* [GIVEN REQUEST] All of the records below need to be copied exactly.

##########

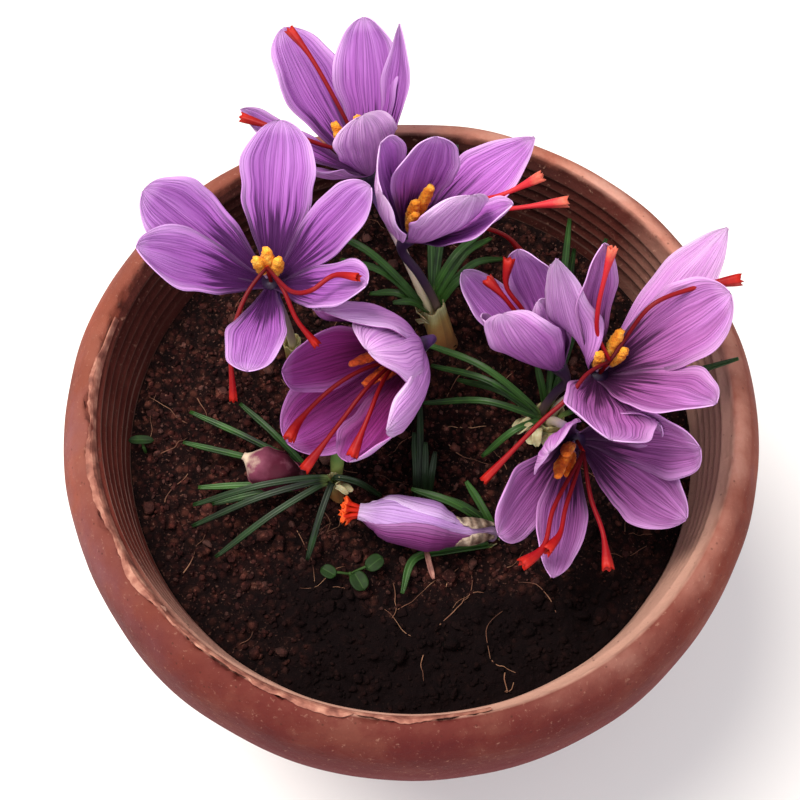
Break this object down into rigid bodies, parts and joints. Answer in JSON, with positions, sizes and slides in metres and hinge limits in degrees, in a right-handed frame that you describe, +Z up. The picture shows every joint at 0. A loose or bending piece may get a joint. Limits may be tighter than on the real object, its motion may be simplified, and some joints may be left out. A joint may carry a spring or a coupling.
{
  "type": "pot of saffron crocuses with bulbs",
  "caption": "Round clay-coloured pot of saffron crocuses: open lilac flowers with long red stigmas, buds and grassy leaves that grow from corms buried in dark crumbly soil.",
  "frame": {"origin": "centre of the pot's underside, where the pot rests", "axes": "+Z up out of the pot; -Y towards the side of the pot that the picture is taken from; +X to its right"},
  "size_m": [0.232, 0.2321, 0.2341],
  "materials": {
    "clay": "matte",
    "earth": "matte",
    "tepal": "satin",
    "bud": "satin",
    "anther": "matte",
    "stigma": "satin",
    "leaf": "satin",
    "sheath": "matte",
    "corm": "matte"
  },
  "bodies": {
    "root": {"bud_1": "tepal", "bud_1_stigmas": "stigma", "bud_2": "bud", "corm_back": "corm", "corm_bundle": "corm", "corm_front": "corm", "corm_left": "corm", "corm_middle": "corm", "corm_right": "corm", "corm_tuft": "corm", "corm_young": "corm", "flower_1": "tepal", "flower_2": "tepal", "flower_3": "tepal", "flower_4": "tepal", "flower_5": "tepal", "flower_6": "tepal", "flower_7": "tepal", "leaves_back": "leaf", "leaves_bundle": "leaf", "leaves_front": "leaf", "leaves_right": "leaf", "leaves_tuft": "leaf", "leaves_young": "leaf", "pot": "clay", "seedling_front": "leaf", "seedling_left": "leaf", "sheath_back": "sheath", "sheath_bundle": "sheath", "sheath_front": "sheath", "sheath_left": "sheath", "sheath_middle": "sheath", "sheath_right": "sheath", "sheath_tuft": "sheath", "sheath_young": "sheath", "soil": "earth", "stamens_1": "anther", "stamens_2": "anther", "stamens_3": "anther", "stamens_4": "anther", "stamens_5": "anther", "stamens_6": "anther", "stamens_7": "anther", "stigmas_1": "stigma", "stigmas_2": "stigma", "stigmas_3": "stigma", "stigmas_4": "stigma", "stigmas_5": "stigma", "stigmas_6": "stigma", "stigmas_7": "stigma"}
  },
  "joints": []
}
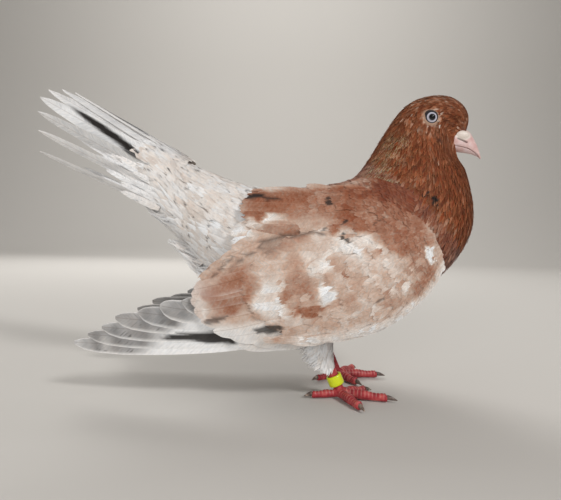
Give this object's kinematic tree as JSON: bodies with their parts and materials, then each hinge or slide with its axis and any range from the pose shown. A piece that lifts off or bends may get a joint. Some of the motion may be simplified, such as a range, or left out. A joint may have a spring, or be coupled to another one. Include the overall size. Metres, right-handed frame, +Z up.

##########

* [EXERCISE RESPONSE]
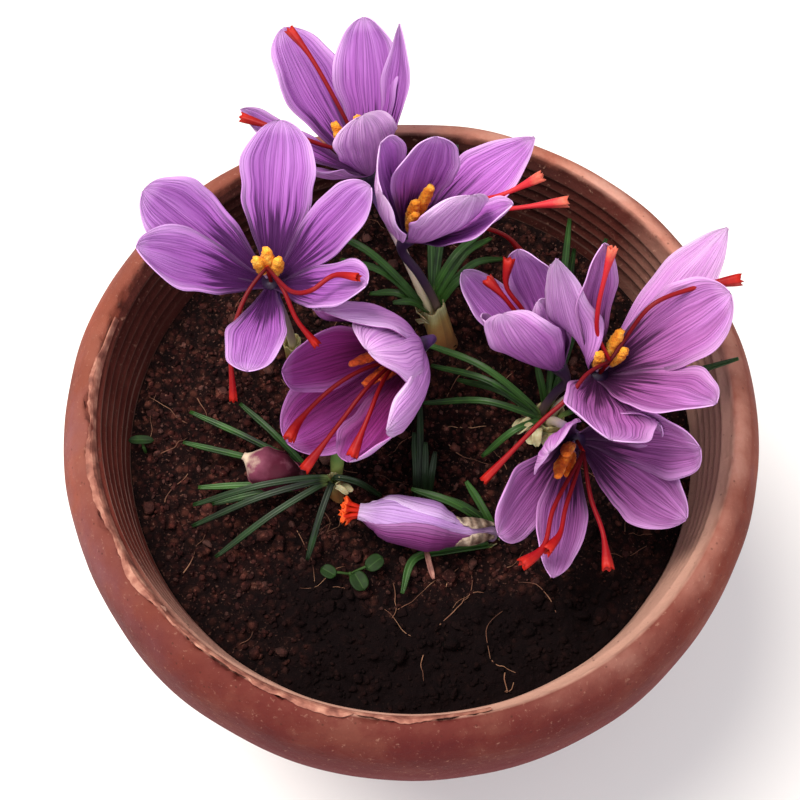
Break this object down into rigid bodies, parts and joints. Answer in JSON, with positions, sizes and slides in metres and hinge limits in degrees, in a right-handed frame that you describe, +Z up. The picture shows every joint at 0. A loose or bending piece may get a joint. Limits may be tighter than on the real object, its motion may be simplified, and some joints may be left out. A joint may carry a spring or a coupling.
{
  "type": "pot of saffron crocuses with bulbs",
  "caption": "Round clay-coloured pot of saffron crocuses: open lilac flowers with long red stigmas, buds and grassy leaves that grow from corms buried in dark crumbly soil.",
  "frame": {"origin": "centre of the pot's underside, where the pot rests", "axes": "+Z up out of the pot; -Y towards the side of the pot that the picture is taken from; +X to its right"},
  "size_m": [0.232, 0.2321, 0.2341],
  "materials": {
    "clay": "matte",
    "earth": "matte",
    "tepal": "satin",
    "bud": "satin",
    "anther": "matte",
    "stigma": "satin",
    "leaf": "satin",
    "sheath": "matte",
    "corm": "matte"
  },
  "bodies": {
    "root": {"bud_1": "tepal", "bud_1_stigmas": "stigma", "bud_2": "bud", "corm_back": "corm", "corm_bundle": "corm", "corm_front": "corm", "corm_left": "corm", "corm_middle": "corm", "corm_right": "corm", "corm_tuft": "corm", "corm_young": "corm", "flower_1": "tepal", "flower_2": "tepal", "flower_3": "tepal", "flower_4": "tepal", "flower_5": "tepal", "flower_6": "tepal", "flower_7": "tepal", "leaves_back": "leaf", "leaves_bundle": "leaf", "leaves_front": "leaf", "leaves_right": "leaf", "leaves_tuft": "leaf", "leaves_young": "leaf", "pot": "clay", "seedling_front": "leaf", "seedling_left": "leaf", "sheath_back": "sheath", "sheath_bundle": "sheath", "sheath_front": "sheath", "sheath_left": "sheath", "sheath_middle": "sheath", "sheath_right": "sheath", "sheath_tuft": "sheath", "sheath_young": "sheath", "soil": "earth", "stamens_1": "anther", "stamens_2": "anther", "stamens_3": "anther", "stamens_4": "anther", "stamens_5": "anther", "stamens_6": "anther", "stamens_7": "anther", "stigmas_1": "stigma", "stigmas_2": "stigma", "stigmas_3": "stigma", "stigmas_4": "stigma", "stigmas_5": "stigma", "stigmas_6": "stigma", "stigmas_7": "stigma"}
  },
  "joints": []
}
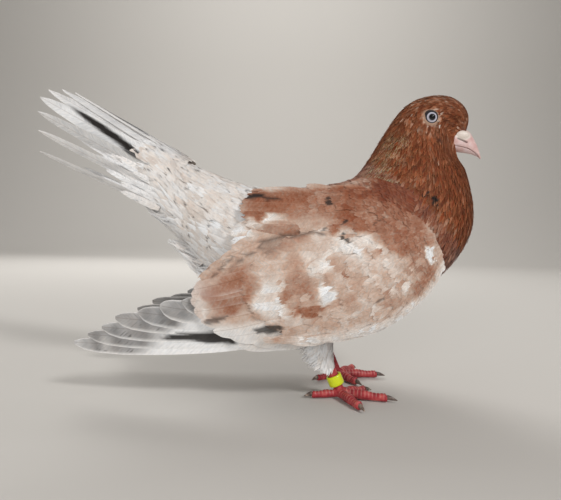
Give this object's kinematic tree as JSON: bodies with their parts and materials, then each hinge or slide with its axis and any range from the pose shown. A piece that lifts off or bends may get a joint. Some of the motion may be simplified, such as a range, or left out. A joint may have a spring, or be coupled to another one. Include the overall size. Metres, right-handed frame, +Z up.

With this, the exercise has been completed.